Dispose Of Your Fishing Gear Properly

Monofilament lines are very popular amongst anglers, but can pose a serious threat to wildlife in the area if you don't dispose of any excess line properly. Because it can take a  long time for these lines to degrade if carelessly tossed away, it can result in animals either ingesting the line or becoming entangled in them. If, for any reason, you end up with excess monofilament line while angling, keep it in your kayak and dispose of it properly, so that it doesn't end up in the water. There are products on the market to store unwanted fishing line until proper disposal, but it is also easy to make your own. Make sure to regularly inspect your line, so you can identify when a line that is in danger of breaking should be replaced. Also exercise caution when casting near objects like trees in the water to avoid accidental snags. It is not just fishing lines that can be an issue either, the same goes for lures and hooks that you no longer need. Most of these can be fatal to wildlife in the area if ingested by accident, so dispose of them properly. 

Be Responsible With Your Trash

Nobody is going to hold it against you if you pack a lunch, some snacks and a few beverages for your kayak fishing, provided you dispose of all the cans, wrapping or other litter properly. Simply tossing all the rubbish overboard is very irresponsible and should be avoided. If there was enough space in the kayak for you to bring everything with you, then there is definitely enough space to take it back as well and throw it in a rubbish bin. Plan ahead, so that you don't bring more food than what you will need and avoid the temptation to feed wildlife as this can have a harmful impact.

Be Mindful of Aquatic Invaders

If you are fortunate enough that you are able to go kayak fishing in spots all over the country, then you have the extra responsibility of ensuring that you do not introduce any non-native plants to these areas. Aquatic species that are not native to an area can wreak havoc with the ecosystem, so make sure that your kayak as well as all your gear is cleaned properly to avoid spreading anything unwanted. 

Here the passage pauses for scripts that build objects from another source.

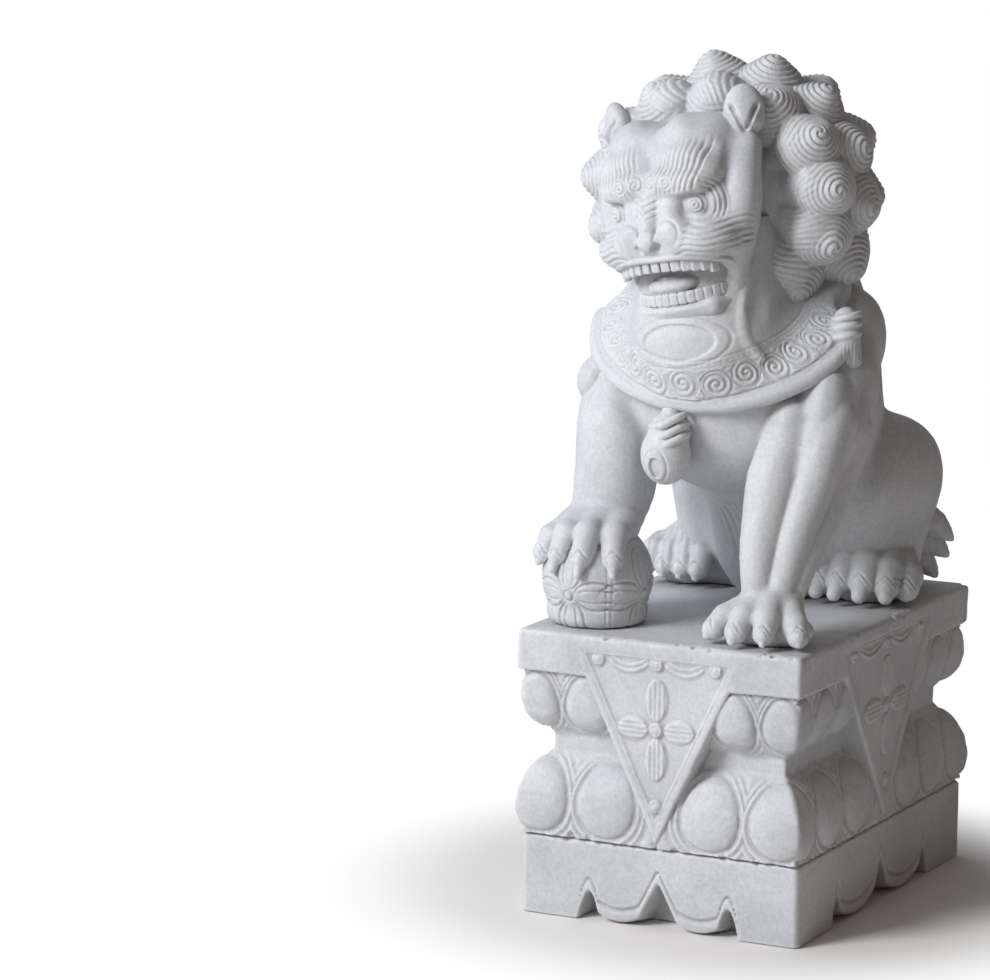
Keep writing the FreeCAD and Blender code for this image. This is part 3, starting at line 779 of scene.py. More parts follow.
def foreleg_on_ball(s):
    """A thick column, its paw spread over the ball."""
    column = [(-108, -76, 540), (-103, -104, 496), (-102, -118, 440), (-104, -134, 402)]
    s.add(cord(column, [46, 45, 42, 35]), 12)
    s.add(egg((-98, -136, 470), (28, 18, 54)), 12)
    s.add(egg((-104, -150, 402), (44, 36, 25), spin("x", 12)), 8)
    roots = [(-128, -150, 404), (-114, -152, 408), (-96, -152, 409), (-80, -150, 406)]
    knuckles = [(-145, -174, 390), (-122, -186, 398), (-96, -191, 402), (-71, -180, 399)]
    tips = [(-153, -194, 364), (-127, -213, 360), (-95, -218, 358), (-61, -204, 358)]
    toes(s, roots, knuckles, tips, 13.5)


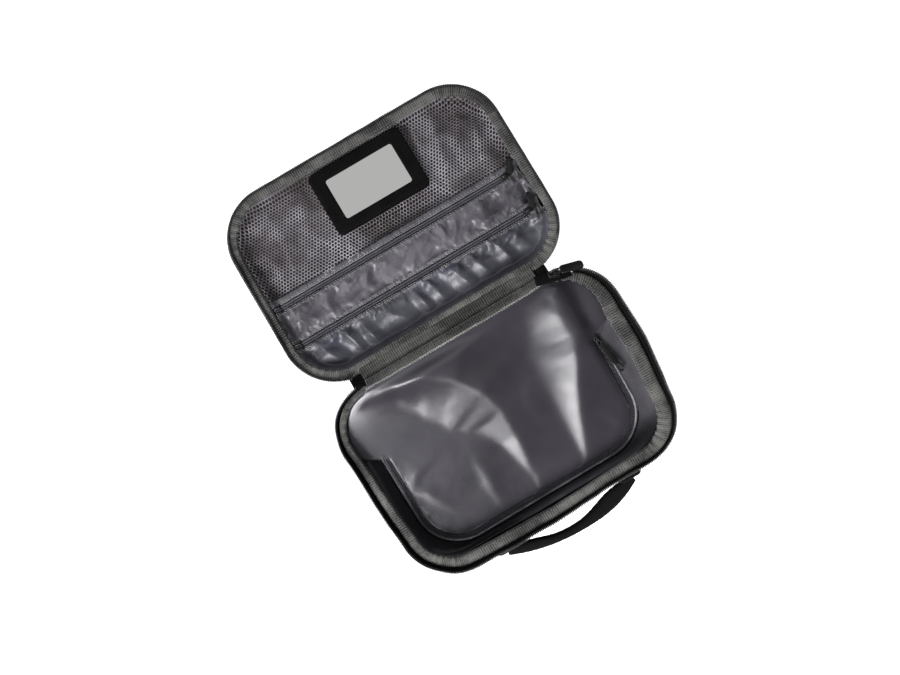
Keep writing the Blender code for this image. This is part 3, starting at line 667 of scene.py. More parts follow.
def make_shell(tray):
    def dent(x, y, z, nx, ny):
        slow = wobble(x + z, y - z, 38 * MM, 1.0 + tray.side)
        fine = wobble(x - 2 * z, y + z, 11 * MM, 5.0 + tray.side)
        return smooth(-z / (12 * MM)) * (0.9 * MM * slow + 0.25 * MM * fine)

    step, height = 3.5 * MM, tray.height
    rows = tray_rows(tray, step, 0, 0, -1.5 * MM, 1.2 * MM, dent)
    samples = rim(tray.side, step)
    uvs = [(p[0] + n[2] * (p[2] + height), p[1] + n[3] * (p[2] + height))
           for row in rows for p, n in zip(row, samples)]
    shell = edited(grid(tray.name + "_shell_cloth", rows, SHELL, tray.frame, True, True, uvs),
                   point_out)
    placed(thick(shell, 1.2 * MM), tray.name, "outer_fabric", tray.name + "_shell")
    # stitches where the wall is sewn to the zip tape, and round the floor
    for name, z, out in (("seam_top", -5.2 * MM, 0.15 * MM),
                         ("seam_floor", -height + 8.5 * MM, 0.2 * MM)):
        line = []
        for x, y, nx, ny, mid, _ in rim(tray.side, 3 * MM):
            x, y = x + nx * out, y + ny * out
            over = bulge(z, tray, mid) + dent(x, y, z, nx, ny)
            line.append((x + nx * over, y + ny * over, z))
        sew(f"{tray.name}_{name}", line, SHELL_SEAM, THREAD, tray.frame, tray.name,
            "outer_fabric", None, True)


def make_core(tray, kind, look, inset, thickness):
    """The foam or the board between shell and lining."""
    name = f"{tray.name}_{kind}"
    rows = tray_rows(tray, 6 * MM, inset, inset, -2.2 * MM, thickness)
    placed(thick(grid(name + "_sheet", rows, look, tray.frame, True, True),
                 thickness - 0.15 * MM), tray.name, kind, name)


def make_lining(tray):
    def dent(x, y, z, nx, ny):
        along = x * ny - y * nx
        slow = wobble(along, z * 0.35, 16 * MM, 9.0 + tray.side)
        fine = wobble(along * 1.3, z, 6 * MM, 2.0 + tray.side)
        return (-tray.folds * abs(slow) * smooth((-z - 3 * MM) / (10 * MM))
                - 0.25 * MM * (fine + 1))

    step, inset = 2.6 * MM, 3.8 * MM
    samples = rim(tray.side, step)
    rows = [[(x - nx * inwards * MM, y - ny * inwards * MM, z * MM)
             for x, y, nx, ny, _, _ in samples]
            for inwards, z in ((1.3, -0.75), (2.9, -0.85), (3.9, -1.2))]
    rows += tray_rows(tray, step, inset, inset + 1.2 * MM, -1.8 * MM, 0.8 * MM, dent)
    lining = thick(grid(tray.name + "_lining_cloth", rows, tray.lining, tray.frame, True, True),
                   0.6 * MM)
    placed(lining, tray.name, "lining", tray.name + "_lining")


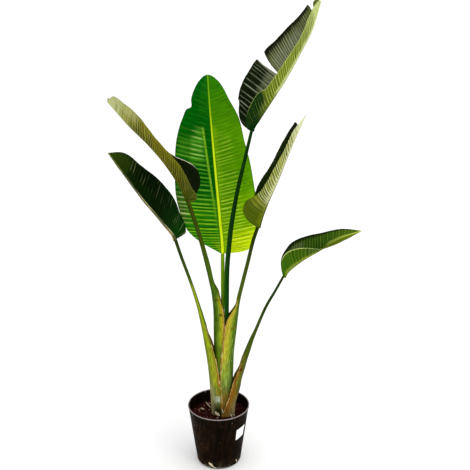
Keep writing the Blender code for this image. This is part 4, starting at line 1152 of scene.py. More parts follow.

There is more to keeping the environment clean than just preserving the natural beauty of course. Pollution and rubbish can also have a harmful impact on the ecosystem and fish populations as well, which is obviously not good news for anglers. Thankfully, most kayak anglers love the hobby and have respect for the environment, so most of the tips here should be common sense. Let us know on the forum or in the comments below what your personal guidelines are for preserving your favorite fishing spots.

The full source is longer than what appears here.